None of this is true. Dominion and Smartmatic are separate companies, and indeed competitors; the tenuous connection between them is that Dominion once purchased assets from a firm that had been owned and sold off by Smartmatic years earlier. Smartmatic is an American company, though its founders are Venezuelan, and its software was not used in any of the swing states currently under scrutiny. (It has provided software used in Venezuelan elections, but the company itself has called out electoral fraud there.) Powell’s claim appears to be little more than an effort to insinuate guilt by (very indirect) association with an authoritarian regime.
The other supposed “evidence” for chicanery linked to Dominion is equally shoddy. Election-night tabulation errors in Michigan—detected and corrected almost instantly—were speculatively attributed to Dominion software by online conspiracy theorists, but local election officials have since explained that they were the result of human errors, not computers misbehaving. Claims amplified by Trump that millions of votes had been “deleted” in Pennsylvania were unequivocally refuted by state officials. Trump appears to have picked up the notion from a report on the One America News Network, which got the idea from a blog post citing data from the polling firm Edison Research—though Edison itself had produced no such report.
Evidence against the theory is overwhelming, and has only become stronger in the week since my original post. Georgia recently completed a manual recount of paper ballots, supervised by the Republican secretary of state, and found no sign of any significant tabulation errors. (The states electronic voting machines generate voter-verifiable paper records, and in most battleground states the in-person votes that would have used such voting machines favored Trump, with Biden having the advantage in hand-marked mail ballots.) In an open letter, 59 of the country’s most prominent election security experts said they’d found no evidence of systemic fraud—cyber or otherwise.
None of this, alas, was enough to save Chris Krebs, until recently director of the Cybersecurity and Infrastructure Security Agency within the Department of Homeland Security. For the sin of issuing a statement that the agency had found no evidence of voting systems being compromised, Krebs was summarily terminated by tweet, with Trump declaring the agency’s expert analysis “highly inaccurate.”
Since the evidence-free Dominion theory is unlikely to persuade any court, Krebs’ dismissal may be its most damaging consequence, at least in the short term. This is not merely because Krebs was widely respected and viewed as highly competent, but because the firing sends a clear signal to all government employees: if your own analysis contradicts the president’s claims about vote fraud, you shouldn’t expect to remain employed for long. This undermines CISA’s core mission, which includes assisting and coordinating with states which may lack the federal government’s capabilities when it comes to monitoring and detecting sophisticated cyber-threats. Now the specter of political interference hangs over any warnings the agency may provide in the future. The agency may now hesitate to provide state officials—and the general public—with reassurances about the integrity of local elections, while warnings about actual threats may be viewed with suspicion given Trump’s clear desire to find evidence of fraud. Nor is the harm limited to CISA. The Intelligence Community at large is on notice: produce reporting at odds with the president’s public claims, and you place your career at risk.

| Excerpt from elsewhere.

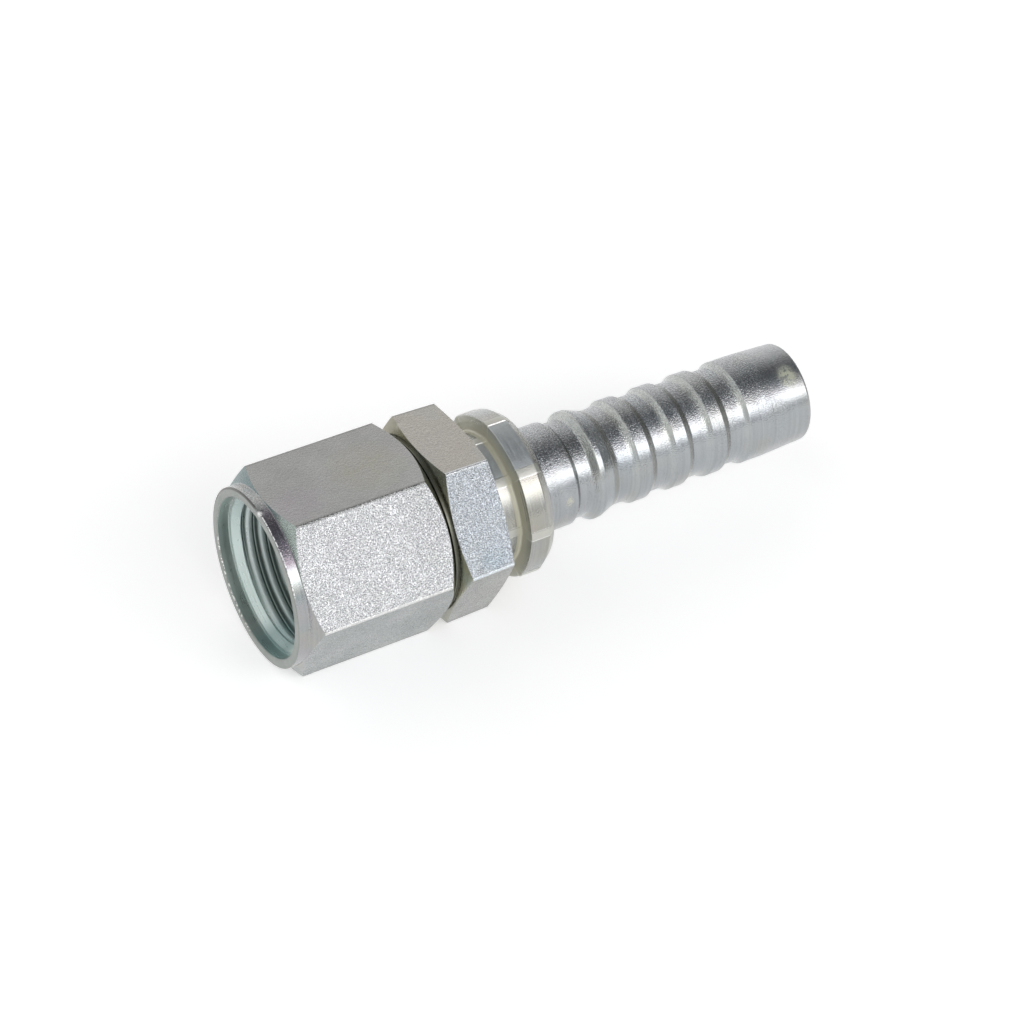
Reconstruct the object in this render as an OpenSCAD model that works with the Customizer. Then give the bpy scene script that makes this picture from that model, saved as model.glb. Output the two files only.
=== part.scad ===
// Crimp hose fitting: a loose swivel nut with a 37 degree flare seat behind it,
// on a ribbed hose tail, held by a hexagon sleeve that is crimped onto the tail.
//
// The fitting's axis is X. Inside each module x is measured in millimetres from
// the nut's mouth; the part as a whole is shifted so that the origin lies on the
// axis where the nut's thread wall begins. +X runs from the nut to the hose tail
// and +Z is up, with both hexagons lying on a flat.

/* [Hexagons] */
// Width across the flats of the nut and of the sleeve's hexagon
hex_af = 22.2; // [22:0.1:22.6]
// Taper of the sleeve's forged hexagon towards the tail, in degrees a side
hex_draft = 1.5; // [0:0.25:2]

/* [Swivel nut] */
// Length of the nut from its mouth to its rear face
nut_len = 20.15; // [19.8:0.05:20.3]
// Outside diameter of the turned ring at the mouth
ring_od = 21.96; // [21.4:0.02:22]
// Length of the turned ring
ring_len = 1.35; // [1:0.05:1.6]
// Where the hexagon's front corners begin
nut_corner_front = 2.43; // [2.2:0.01:2.8]
// Where the hexagon's rear corners end
nut_corner_rear = 18.81; // [18.2:0.01:19.2]
// Diameter of the rear face's round edge
nut_rear_d = 21.8; // [21:0.1:22]
// Diameter of the counterbore in the mouth
counterbore_d = 19.6; // [19.3:0.1:20]
// Depth of the counterbore
counterbore_len = 1.5; // [1.2:0.1:2]
// Width of the ledge round the foot of the counterbore
ledge_w = 0.2; // [0.1:0.05:0.4]
// Length of the lead-in cone from the ledge to the thread
lead_len = 0.85; // [0.6:0.05:1.2]
// Diameter over the thread's crests, which is the plain wall's diameter here
thread_minor_d = 17.5; // [17.35:0.05:17.65]
// Length of the wall that carries the thread
thread_wall = 8.7; // [8.5:0.05:8.75]
// Diameter of the undercut behind the thread, where the insert's head lies
undercut_d = 19.2; // [19.1:0.1:19.4]
// Where the inner shoulder runs into the rear bore
shoulder_x = 16.05; // [16:0.05:16.5]
// Diameter of the rear bore that runs on the insert
nut_bore_d = 14.1; // [13.9:0.05:14.4]

/* [Insert] */
// Distance from the nut's mouth to the front of the flare seat
seat_x = 11.2; // [11:0.1:11.4]
// Angle of the seat's cone from the axis
seat_angle = 37; // [36:0.5:38]
// Diameter of the seat's mouth
seat_d = 15.4; // [15:0.1:15.8]
// Diameter of the head inside the nut
head_d = 17; // [16.6:0.1:17.1]
// Length of the head's cylinder
head_len = 2.8; // [2.5:0.1:3]
// Diameter of the tube inside the nut's rear bore and the hexagon
tube_d = 13.64; // [13.6:0.02:13.7]
// Diameter of the flow bore
flow_d = 9.5; // [9:0.1:10]

/* [Hose tail] */
// Diameter of the land behind the collar
land_d = 12.92; // [12.8:0.02:13]
// Diameter over the ribs
rib_d = 13; // [12.9:0.05:13.3]
// Diameter over the taller first rib
first_rib_d = 13.6; // [13.3:0.05:13.64]
// Diameter in the valleys
valley_d = 12; // [11.8:0.05:12.2]
// Start of the steep side of the second rib
rib_start = 47.25; // [47:0.05:47.4]
// Distance from one rib to the next
rib_pitch = 5.25; // [5.1:0.01:5.3]
// Length of a rib's front side
rib_rise = 0.8; // [0.5:0.05:1]
// Length of a rib's top
rib_top = 1.65; // [1.3:0.05:1.8]
// Length of a rib's rear side
rib_fall = 0.9; // [0.6:0.05:1.1]
// Ribs after the tall one, the last running into the end of the tail
rib_count = 4; // [4:1:4]
// Diameter at the tip, before its rounded edge
tip_d = 12.45; // [12.2:0.05:12.6]
// Distance from the nut's mouth to the tip of the tail
tail_end = 72.7; // [72:0.1:74]

/* [Hexagon sleeve] */
// Front face of the sleeve
sleeve_front = 20.45; // [20.45:0.05:20.55]
// Diameter of the turned boss on the front face
boss_d = 21.2; // [20.4:0.1:21.6]
// Where the front chamfer begins behind the boss
chamfer_x = 20.83; // [20.75:0.01:20.95]
// Where the hexagon's front corners begin
hex_corner_front = 21.52; // [21.4:0.01:21.8]
// Where the hexagon's rear corners end
hex_corner_rear = 26.99; // [26.7:0.01:27.1]
// Rear face of the hexagon
hex_rear = 27.4; // [27.3:0.05:27.6]
// Diameter of the crimped neck
neck_d = 16.5; // [16:0.1:17]
// Front face of the collar
collar_front = 30.6; // [30.3:0.05:30.8]
// Diameter of the collar
collar_d = 20.5; // [20:0.1:21]
// Where the collar's rear chamfer begins
collar_chamfer = 33.2; // [32.9:0.05:33.4]
// Rear face of the collar
collar_rear = 34.3; // [34:0.05:34.6]
// Diameter of the rear face's outer edge
collar_rear_d = 18.6; // [18:0.1:19]

/* [Crimp marks] */
// Die jaws that closed on the neck and the collar
jaws = 8; // [8:1:8]
// Direction of one of the ridges between the jaws
ridge_angle = 41; // [0:1:44]
// Width of each ridge
ridge_w = 1.2; // [0.8:0.1:1.6]
// Height of each ridge over the edge of a jaw's print
ridge_h = 0.1; // [0.03:0.01:0.1]
// How much flatter than the circle each jaw's print is
print_sag = 0.08; // [0.03:0.01:0.12]

/* [Hidden] */
$fn = 96;
ARC = 5;                                   // chords in each rounded corner
origin_x = counterbore_len + lead_len;     // start of the thread wall
hex_r = hex_af / sqrt(3);                  // radius over the corners
FAR = 40;

function unit(v) = v / norm(v);

// One corner b of an outline, between a and c, as an arc of radius r tangent to both sides.
function corner(a, b, c, r) =
    r <= 0 ? [b] :
    let (u = unit(a - b), w = unit(c - b), h = acos(u * w) / 2,
         t = min(r / tan(h), 0.48 * norm(a - b), 0.48 * norm(c - b)),
         q = t * tan(h), o = b + unit(u + w) * q / sin(h),
         s = b + u * t - o, e = b + w * t - o,
         a0 = atan2(s[1], s[0]), d = atan2(e[1], e[0]) - a0,
         turn = d > 180 ? d - 360 : d < -180 ? d + 360 : d)
    [for (i = [0 : ARC]) o + q * [cos(a0 + turn * i / ARC), sin(a0 + turn * i / ARC)]];

// An outline given as [x, radius, rounding] becomes points [radius, x] for turning.
function turned_points(p) =
    let (n = len(p), v = [for (q = p) [q[1], q[0]]])
    [for (i = [0 : n - 1]) each corner(v[(i + n - 1) % n], v[i], v[(i + 1) % n], p[i][2])];

// A solid turned about X from such an outline.
module turned(p) rotate([0, 90, 0]) rotate_extrude() polygon(turned_points(p));

// Stretch of a straight hexagon bar, lying on a flat.
module hex_bar(x0, x1)
    translate([x0, 0, 0]) rotate([0, 90, 0]) rotate([0, 0, 30])
        cylinder(h = x1 - x0, r = hex_r, $fn = 6);

// Stretch of a hexagon bar whose six flats draw in towards +X.
module drafted_hex(x0, x1)
    intersection_for(k = [0 : 5])
        rotate([60 * k, 0, 0]) translate([x0, 0, hex_af / 2]) rotate([0, hex_draft, 0])
            translate([-1, -FAR / 2, -FAR]) cube([x1 - x0 + 2, FAR, FAR]);

module swivel_nut_outside()
    intersection() {
        hex_bar(0, nut_len);
        turned([
            [0, 0, 0],
            [0, ring_od / 2, 0.18],
            [ring_len, ring_od / 2, 0.1],
            [nut_corner_front, hex_r, 0],
            [nut_corner_front, FAR / 2, 0],
            [nut_corner_rear, FAR / 2, 0],
            [nut_corner_rear, hex_r, 0],
            [nut_len, nut_rear_d / 2, 0],
            [nut_len, 0, 0]
        ]);
    }

// Mouth, counterbore, ledge, lead-in cone, thread wall, undercut, inner shoulder and rear bore.
module swivel_nut_inside() {
    wall_end = origin_x + thread_wall;
    turned([
        [-1, 0, 0],
        [-1, counterbore_d / 2 + 0.12, 0],
        [0, counterbore_d / 2 + 0.12, 0],
        [0.12, counterbore_d / 2, 0],
        [counterbore_len, counterbore_d / 2, 0],
        [counterbore_len, counterbore_d / 2 - ledge_w, 0],
        [origin_x, thread_minor_d / 2, 0],
        [wall_end, thread_minor_d / 2, 0],
        [wall_end + (undercut_d - thread_minor_d) / 4, undercut_d / 2, 0],
        [shoulder_x - (undercut_d - nut_bore_d) / 2, undercut_d / 2, 0],
        [shoulder_x, nut_bore_d / 2, 0],
        [nut_len - 0.3, nut_bore_d / 2, 0],
        [nut_len, nut_bore_d / 2 + 0.3, 0],
        [nut_len + 1, nut_bore_d / 2 + 0.3, 0],
        [nut_len + 1, 0, 0]
    ]);
}

// The loose nut: hexagon with a turned ring at its mouth, bored from both ends.
module swivel_nut()
    color([0.74, 0.75, 0.76]) translate([-origin_x, 0, 0])
        difference() {
            swivel_nut_outside();
            swivel_nut_inside();
        }

// Outline of one rib of the row, from the foot of its front side to the foot of its rear side.
function rib(x, last) = concat(
    [[x, valley_d / 2, 0.35], [x + rib_rise, rib_d / 2, 0.35]],
    last ? [] : [[x + rib_rise + rib_top, rib_d / 2, 0.35],
                 [x + rib_rise + rib_top + rib_fall, valley_d / 2, 0.35]]);

// The insert: flared head with its seat, tube, and the ribbed tail that the hose is pushed over.
module insert() {
    seat_depth = (seat_d - flow_d) / 2 / tan(seat_angle);
    shoulder = (head_d - tube_d) / 2;
    step = (tube_d - land_d) / 2;
    color([0.70, 0.72, 0.73]) translate([-origin_x, 0, 0])
        turned(concat(
            [
                [seat_x + seat_depth, flow_d / 2, 0],
                [seat_x, seat_d / 2, 0],
                [seat_x, head_d / 2, 0.2],
                [seat_x + head_len, head_d / 2, 0.2],
                [seat_x + head_len + shoulder, tube_d / 2, 0],
                [hex_rear - 0.2, tube_d / 2, 0],
                [hex_rear - 0.2 + step, land_d / 2, 0],
                [39.35, land_d / 2, 0.3],
                [39.9, valley_d / 2, 0.3],
                [41.75, valley_d / 2, 0.35],
                [42.5, first_rib_d / 2, 0.35],
                [43.15, first_rib_d / 2, 0.6],
                [45.4, valley_d / 2, 1.2]
            ],
            [for (k = [0 : rib_count - 1]) each rib(rib_start + k * rib_pitch, k == rib_count - 1)],
            [
                [66.6, rib_d / 2, 0],
                [tail_end, tip_d / 2, 0.4],
                [tail_end, flow_d / 2 + 0.3, 0],
                [tail_end - 0.3, flow_d / 2, 0]
            ]));
}

// Section left by the jaws: a slightly flattened print from each, and a narrow ridge between them.
module crimp_section(r) {
    half = 180 / jaws - asin(ridge_w / 2 / r);
    mid = r - ridge_h - print_sag;
    off = print_sag / (1 - cos(half));
    intersection_for(k = [0 : jaws - 1])
        rotate(ridge_angle + (k + 0.5) * 360 / jaws) translate([-off, 0]) circle(r = mid + off);
    intersection() {
        circle(r = r);
        for (k = [0 : jaws - 1])
            rotate(ridge_angle + k * 360 / jaws) translate([0, -ridge_w / 2]) square([r + 1, ridge_w]);
    }
}

// The section above along a stretch of the axis, its angles counted from +Y towards +Z.
module crimped(r, x0, x1)
    translate([x0, 0, 0]) rotate([90, 0, 90]) linear_extrude(x1 - x0) crimp_section(r);

// Hexagon with a turned boss and chamfers at its ends.
module sleeve_hexagon()
    intersection() {
        drafted_hex(chamfer_x, hex_rear + 1);
        turned([
            [sleeve_front, 0, 0],
            [sleeve_front, boss_d / 2, 0.12],
            [chamfer_x, boss_d / 2, 0],
            [chamfer_x, 10.9, 0],
            [hex_corner_front, hex_r, 0],
            [hex_corner_front, FAR / 2, 0],
            [hex_corner_rear, FAR / 2, 0],
            [hex_corner_rear, hex_r, 0],
            [hex_rear, 10.9, 0],
            [hex_rear, 0, 0]
        ]);
    }

// Neck and collar, pressed by the jaws.
module sleeve_crimp()
    intersection() {
        turned([
            [hex_rear - 1, 0, 0],
            [hex_rear - 1, neck_d / 2, 0],
            [collar_front, neck_d / 2, 0.3],
            [collar_front + 0.15, collar_d / 2, 0.15],
            [collar_chamfer, collar_d / 2, 0.4],
            [collar_rear, collar_rear_d / 2, 0.2],
            [collar_rear, 0, 0]
        ]);
        union() {
            crimped(neck_d / 2, hex_rear - 2, collar_front - 0.4);
            crimped(collar_d / 2, collar_front - 0.4, collar_rear + 1);
        }
    }

// The sleeve: hexagon, neck and collar in one forging, pressed onto the insert's tube.
module hex_sleeve() {
    step = (tube_d - land_d) / 2;
    color([0.72, 0.71, 0.66]) translate([-origin_x, 0, 0])
        difference() {
            union() {
                sleeve_hexagon();
                sleeve_crimp();
            }
            turned([
                [sleeve_front - 1, 0, 0],
                [sleeve_front - 1, tube_d / 2, 0],
                [hex_rear - 0.2, tube_d / 2, 0],
                [hex_rear - 0.2 + step, land_d / 2, 0],
                [collar_rear + 1, land_d / 2, 0],
                [collar_rear + 1, 0, 0]
            ]);
        }
}

swivel_nut();
insert();
hex_sleeve();
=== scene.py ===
import math

import bpy
import numpy as np
from mathutils import Matrix, Vector


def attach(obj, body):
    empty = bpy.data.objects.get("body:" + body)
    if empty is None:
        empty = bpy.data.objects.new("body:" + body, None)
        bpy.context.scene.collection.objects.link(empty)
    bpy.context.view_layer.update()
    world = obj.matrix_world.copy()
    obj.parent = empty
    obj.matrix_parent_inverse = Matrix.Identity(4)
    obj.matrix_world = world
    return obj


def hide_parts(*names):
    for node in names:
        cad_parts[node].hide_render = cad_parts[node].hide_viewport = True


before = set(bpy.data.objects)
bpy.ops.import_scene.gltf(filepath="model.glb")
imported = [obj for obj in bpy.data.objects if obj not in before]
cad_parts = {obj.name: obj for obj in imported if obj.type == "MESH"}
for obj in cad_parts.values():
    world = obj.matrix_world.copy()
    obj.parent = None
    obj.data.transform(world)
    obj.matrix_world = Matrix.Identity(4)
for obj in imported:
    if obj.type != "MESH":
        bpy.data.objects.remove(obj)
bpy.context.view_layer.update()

MM = 0.001
OX = 2.35           # mm from the nut's mouth to the frame's origin
AP = 11.1           # half the width across flats
HEX_R = 22.2 / math.sqrt(3)
PITCH = 25.4 / 16
RIDGE0, RIDGE_W, RIDGE_H, SAG = 41.0, 1.2, 0.10, 0.08


# ---------------------------------------------------------------- mesh helpers

def hex_outline(a, rc):
    """Polar radius of a hexagon with flats at 0, 60, ... degrees and corners rounded by rc."""
    k = np.mod(a, 60.0) - 30.0                      # from the nearest corner
    k = np.radians(k)
    cx = (AP - rc) / math.cos(math.radians(30))
    limit = math.atan2(rc / 2, cx + rc * math.cos(math.radians(30)))
    arc = cx * np.cos(k) + np.sqrt(np.maximum(rc * rc - (cx * np.sin(k)) ** 2, 0))
    flat = AP / np.cos(math.radians(30) - np.abs(k))
    return np.where(np.abs(k) <= limit, arc, flat), math.degrees(limit)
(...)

This is particularly poisonous because it distorts what’s known as the “intelligence cycle”: the process by which agencies gather intelligence, analyze it, disseminate reporting, and then use that information to allocate resources and prioritize the next round of intelligence collection. Any distorting effect on what is reported—either because employees feel obliged to emphasize information that confirms what the president wants to hear or suppress information that contradicts his presuppositions—risks creating a feedback loop, infecting the next round of planning and intelligence collection, and diverting resources and energy away from genuine threats and toward spurious ones. We should hope the president-elect has the wisdom to avoid such potentially toxic interference.